Она сжимает правое колено ладонью, впиваясь в кожу короткими ногтями. Сжимает, видимо, до боли.
— У меня было тяжёлое повреждение колена. Всё случилось на обыкновенной акробатической тренировке, когда я работала над вольными упражнениями. Операцию мне провели сразу же, но ничего не говорили даже о приблизительных сроках восстановления. Просто врачи сказали: «Мы надеемся, что ты вернёшься в спорт». Это было в январе, после праздников. Мы все понимали, что чудес практически не бывает, кресты — это жестокая травма для любого вида спорта, но я верила в себя. Ты ведь понимаешь, что дает спортсмену предчувствие Олимпиады?
— Конечно.
— Сворачивай здесь, скоро увидишь парк, туда и пойдем, — комментирует Евдокимова и возвращается к своему рассказу. — Я форсировала восстановление, как могла, я занималась через слезы и крики, я отдавала все силы самым базовым разминочным упражнениям, а затем лежала на кровати пластом и не могла встать, чтобы налить себе воды. Рыдала ночами в подушку, видя каждый день, как девочки готовятся к Олимпиаде, пока я заново учусь ходить. В мае я поняла, что больше не могу ждать, иначе меня спишут со всех счетов в сборной, потому что я уже пропустила все, что могла.
— И что ты сделала?
— Я решила тренировать элементы, которые спокойно и уверенно делала всю жизнь. И упала с бревна.
— Ауч, — фантомная боль в колене преследует меня снова, в животе как будто все сводит от этого жуткого ощущения.
— Говорят, что рожать — это очень больно. Если это больнее, чем упасть на недавно оперированное колено, где был разрыв крестов, то я даже боюсь представлять себе роды.
— Ты не думала о том, чтобы не подвергать себя риску в этом году, полностью его пропустить и заходить уже в новый олимпийский цикл?
— Не расскажешь, зачем? Кем я буду после того, как пропущу целый год, пока кто-то из девочек, может быть, станет олимпийской чемпионкой?
— Тебе восемнадцать, — паркуюсь возле обозначенного парка и глушу двигатель. — Через четыре года ты вполне еще можешь добиться любых медалей.

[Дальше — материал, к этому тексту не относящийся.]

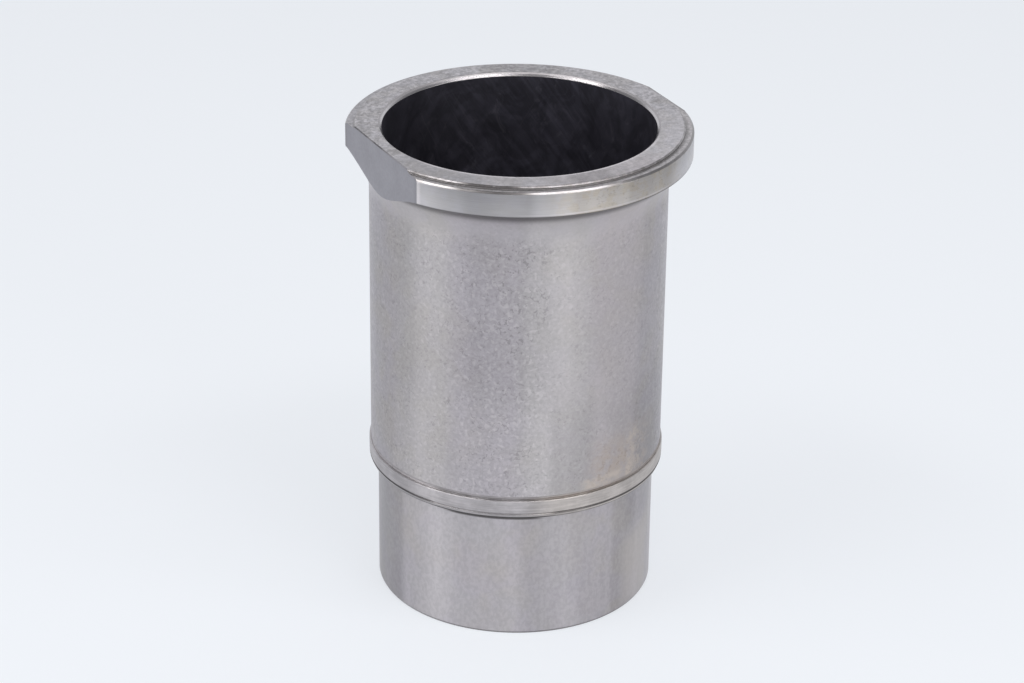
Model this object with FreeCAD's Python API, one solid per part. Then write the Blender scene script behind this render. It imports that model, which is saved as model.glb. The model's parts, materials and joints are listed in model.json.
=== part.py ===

— Я больше не могу ничего. Понимаешь? Ничего, — она опять сжимает колено, задирает подбородок, сглатывая ком, подступивший к горлу.
— Уверена?
— Я не хочу быть плохой спортсменкой, которая боится делать сложные прыжки, не хочет рисковать и трясется, как бы не упасть и не взвыть от боли. Я устала от безысходности и чувства собственной слабости. Устала от всего, что происходило со мной последние полгода. Я не еду на Олимпиаду, которая была смыслом всей моей жизни. Меня не выгоняли, я сама приняла это решение и ушла. На этом мы можем закончить разговор о моем колене? Ты звал меня гулять и пить кофе, правда же?